According to CAB data, nearly 27% of renters in Dhaka spend nearly 30% of their income on housing, while 57% spend about half their earnings. Another 12% allocate as much as 75% of their income to rent, underscoring the financial strain.
Industry insiders note that most landlords increase rent annually, typically by Tk500 to Tk3,000, regardless of broader economic conditions. This consistent upward trend has intensified affordability concerns, particularly for middle- and lower-income families.
The government’s broader revenue strategy reflects ambitious targets. For FY2026-27, total revenue collection has been set at Tk695,000 crore. Of this, Tk604,000 crore is expected to come through the NBR, Tk25,000 crore from non-NBR taxes, and Tk66,000 crore from non-tax revenue sources.
The target was finalised during the second meeting of the Coordination Council on Financial, Monetary and Exchange Rate Affairs for FY2025-26, on 10 April.
In the current FY2025-26, the original revenue target through the NBR was Tk499,000 crore, later revised upward to Tk503,000 crore. However, data from the NBR shows that between July and February – the first eight months of the fiscal year – revenue collection stood at Tk250,624 crore, or just under 50% of the full-year target.
An NBR official acknowledged that meeting the target this year will be challenging, citing both global economic conditions and domestic business trends. The shortfall could range between Tk80,000 crore and Tk100,000 crore.
This raises questions about the feasibility of next year’s significantly higher target, which would require nearly 50% growth in revenue collection – a level many analysts consider unrealistic.

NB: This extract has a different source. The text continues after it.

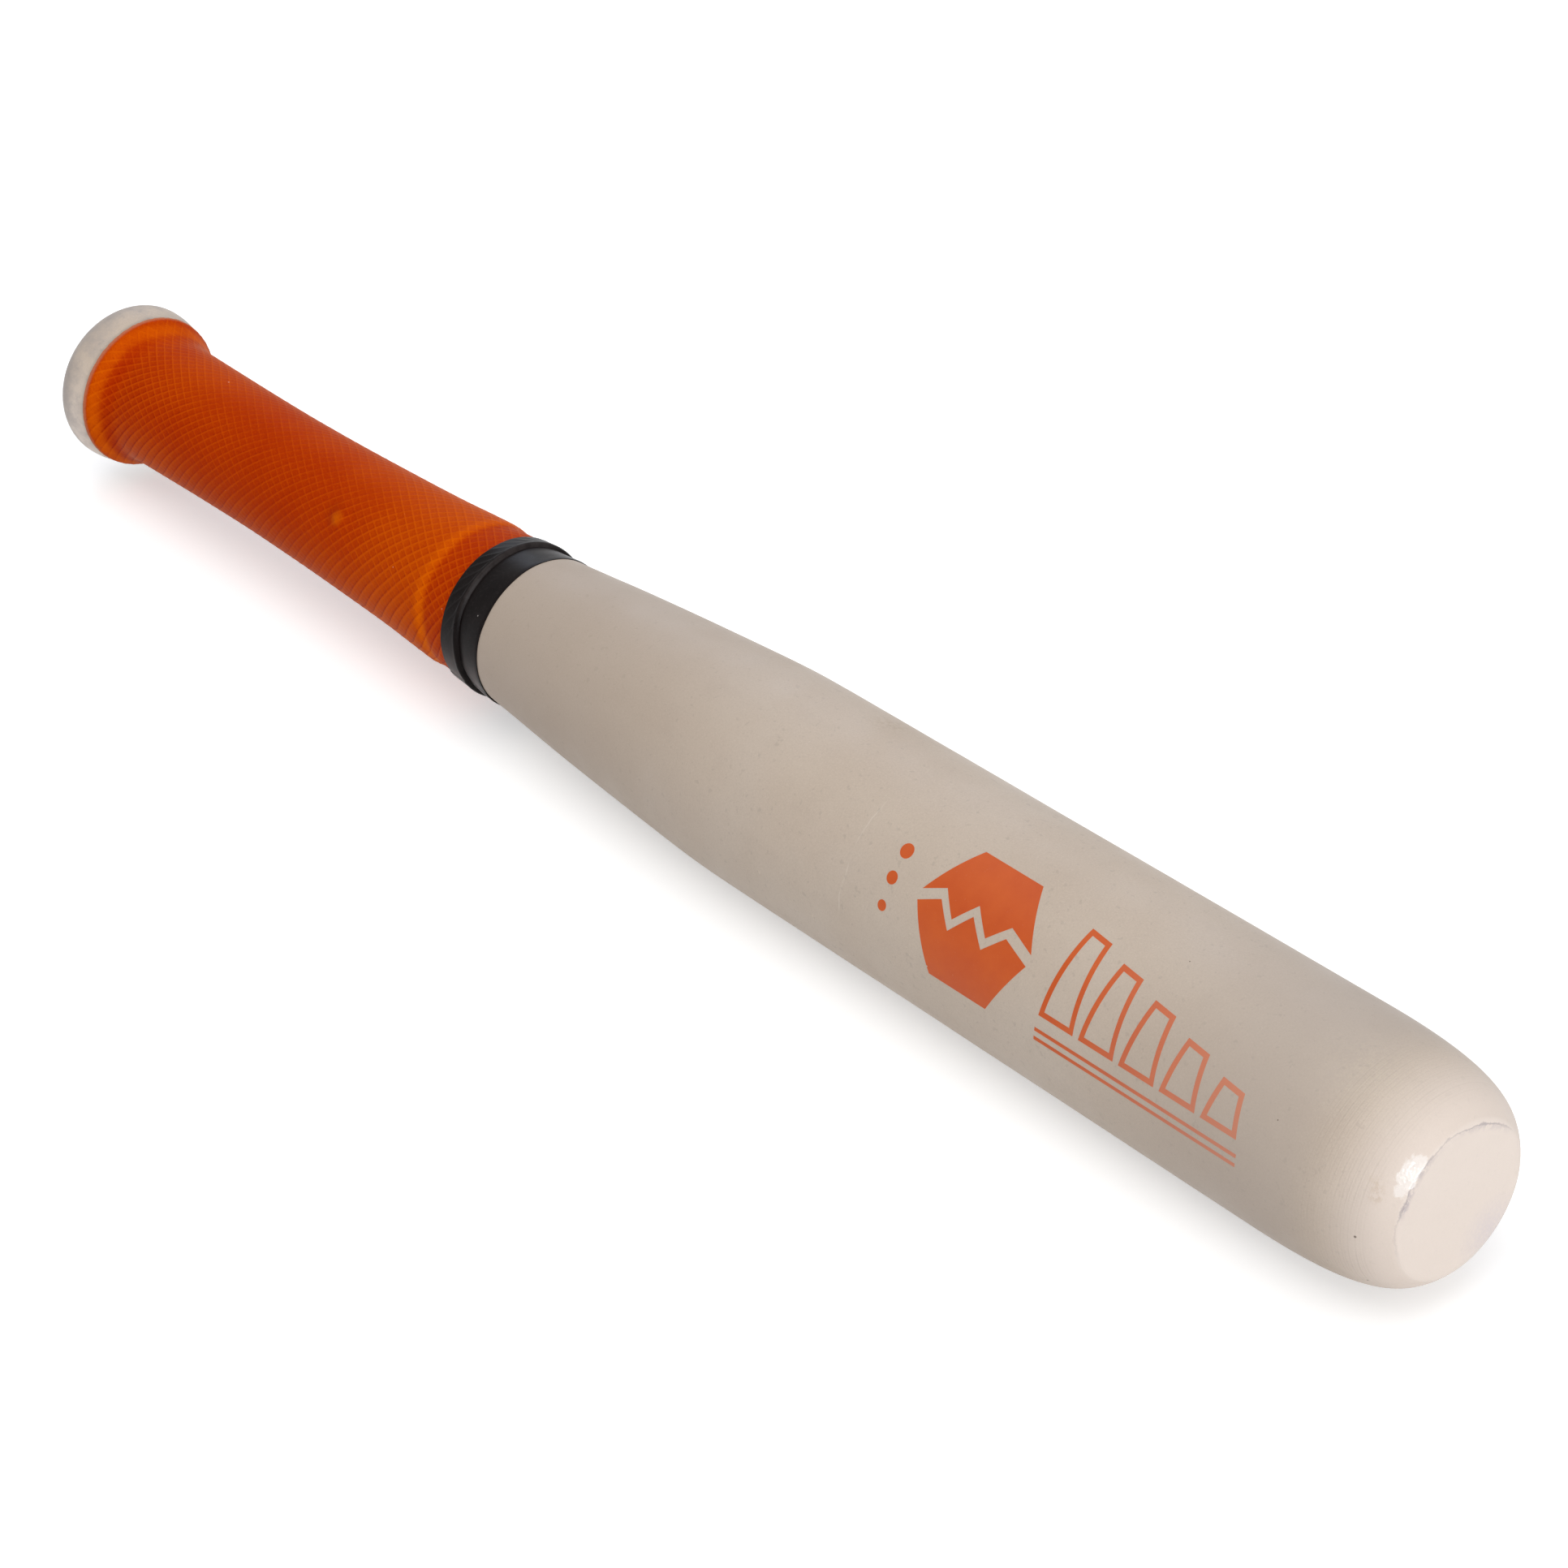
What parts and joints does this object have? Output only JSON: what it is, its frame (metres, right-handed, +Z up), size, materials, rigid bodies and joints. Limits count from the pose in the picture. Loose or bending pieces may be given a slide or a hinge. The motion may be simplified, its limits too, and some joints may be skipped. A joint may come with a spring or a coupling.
{
  "type": "rounders bat",
  "caption": "Short one-handed wooden bat: round painted barrel with a flat tip, taper to a slim handle with a textured grip sleeve, a tape band at its end and a rounded knob.",
  "frame": {"origin": "under the middle of the bat's length, on the surface that it lies on", "axes": "+X along the bat's axis from the knob towards the tip, +Z up with the bat lying down"},
  "size_m": [0.46, 0.0518, 0.0519],
  "materials": {
    "painted_wood": "satin white-grey paint under a thin lacquer, fine turning rings towards the tip",
    "grip_rubber": "satin orange, raised criss-cross of fine ribs",
    "vinyl_tape": "black, soft satin"
  },
  "bodies": {
    "root": {"bat_body": "painted_wood", "grip_sleeve": "grip_rubber", "finishing_tape": "vinyl_tape"}
  },
  "joints": []
}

Despite these concerns, NBR chairman and other senior officials expressed optimism during the 10 April meeting, assuring policymakers that the targets could be achieved.
To support revenue growth, the government plans to focus on digital transformation, expanding the tax base, improving administrative efficiency, and increasing non-tax revenues.
Officials warned that without a proportional rise in revenue, growing government expenditure – both operational and developmental – would lead to higher reliance on borrowing.
Research by the Centre for Policy Dialogue highlights the scale of the challenge. Although Bangladesh has around 250,000 registered companies, only about 30,000 submit tax returns.
Due to tax evasion and exemptions, the government loses an estimated Tk 56,000 crore to Tk 292,000 crore annually. Some tax evaders are also accused of laundering money abroad, further exacerbating the revenue gap, according to the research.